[Start Data shown]

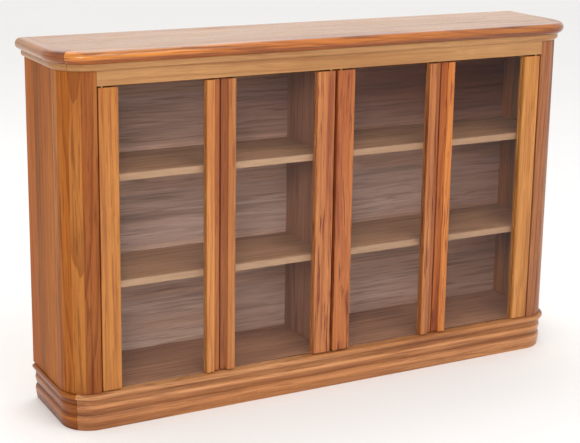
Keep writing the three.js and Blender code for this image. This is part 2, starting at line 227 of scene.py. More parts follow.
class Nodes:
    """The node tree of one new material, with short ways to add nodes to it."""

    def __init__(self, name):
        self.material = bpy.data.materials.new(name)
        self.material.use_nodes = True
        self.tree = self.material.node_tree
        self.tree.nodes.clear()

    def put(self, socket, value):
        """Links a socket, or sets its value."""
        if isinstance(value, bpy.types.NodeSocket):
            self.tree.links.new(value, socket)
        else:
            socket.default_value = value

    def add(self, kind, inputs, **settings):
        """A new node with its inputs and its settings."""
        node = self.tree.nodes.new(kind)
        for key, value in settings.items():
            setattr(node, key, value)
        for key, value in inputs.items():
            self.put(node.inputs[key], value)
        return node

    def place(self):
        """Where a point is on the object at rest."""
        return self.add("ShaderNodeTexCoord", {}).outputs["Object"]

    def mapping(self, vector, **inputs):
        values = {"Vector": vector}
        values.update({key.title(): value for key, value in inputs.items()})
        return self.add("ShaderNodeMapping", values).outputs[0]

    def noise(self, vector, scale, detail=2.0, roughness=0.5):
        values = {"Vector": vector, "Scale": scale, "Detail": detail, "Roughness": roughness}
        return self.add("ShaderNodeTexNoise", values)

    def math(self, operation, *values):
        values = dict(enumerate(values))
        return self.add("ShaderNodeMath", values, operation=operation).outputs[0]

    def vector(self, operation, *values):
        values = dict(enumerate(values))
        return self.add("ShaderNodeVectorMath", values, operation=operation).outputs[0]

    def spread(self, value, low, high, to_low=0.0, to_high=1.0):
        """value from low to high becomes to_low to to_high, with soft ends."""
        values = {
            "Value": value,
            "From Min": low,
            "From Max": high,
            "To Min": to_low,
            "To Max": to_high,
        }
        node = self.add("ShaderNodeMapRange", values, interpolation_type="SMOOTHSTEP")
        return node.outputs[0]

    def share(self, value, low, high):
        """How far a value has come from low to high, as 0 to 1."""
        values = {"Value": value, "From Min": low, "From Max": high, "To Min": 0.0, "To Max": 1.0}
        node = self.add("ShaderNodeMapRange", values, interpolation_type="LINEAR")
        return node.outputs[0]

    def mix(self, factor, a, b, blend="MIX"):
        values = {0: factor, 6: a, 7: b}
        node = self.add("ShaderNodeMix", values, data_type="RGBA", blend_type=blend)
        return node.outputs[2]

    def bands(self, value, stops, blur):
        """Bands of colour, each from its own place to the next, with seams as wide as blur."""
        node = self.add("ShaderNodeValToRGB", {"Fac": value})
        ramp = node.color_ramp
        ramp.interpolation = "LINEAR"
        marks = [stops[0]]
        for (at, colour), (_, before) in zip(stops[1:], stops):
            marks += [(at - blur, before), (at, colour)]
        while len(ramp.elements) < len(marks):
            ramp.elements.new(1.0)
        for element, (at, colour) in zip(ramp.elements, marks):
            element.position = at
        for element, (at, colour) in zip(ramp.elements, marks):
            element.color = (*colour, 1.0)
        return node.outputs[0]

    def split(self, vector):
        return self.add("ShaderNodeSeparateXYZ", {"Vector": vector}).outputs

    def bump(self, height, distance):
        values = {"Height": height, "Distance": distance, "Strength": 1.0}
        return self.add("ShaderNodeBump", values).outputs[0]

    def finish(self, surface):
        """The finished material, with the surface that it shows."""
        output = self.add("ShaderNodeOutputMaterial", {"Surface": surface})
        output.is_active_output = True
        return self.material


# ---- Timber ----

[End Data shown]

Instructions to follow:
Using the material above, quote the first line and each line after it, stopping at and including the line that holds "socket.default_value = value".

Output:
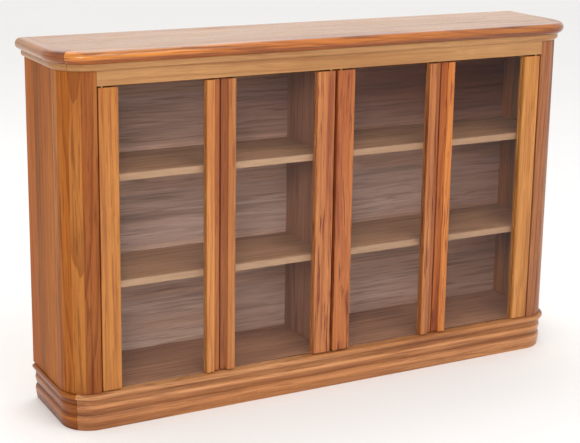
Keep writing the three.js and Blender code for this image. This is part 2, starting at line 227 of scene.py. More parts follow.
class Nodes:
    """The node tree of one new material, with short ways to add nodes to it."""

    def __init__(self, name):
        self.material = bpy.data.materials.new(name)
        self.material.use_nodes = True
        self.tree = self.material.node_tree
        self.tree.nodes.clear()

    def put(self, socket, value):
        """Links a socket, or sets its value."""
        if isinstance(value, bpy.types.NodeSocket):
            self.tree.links.new(value, socket)
        else:
            socket.default_value = value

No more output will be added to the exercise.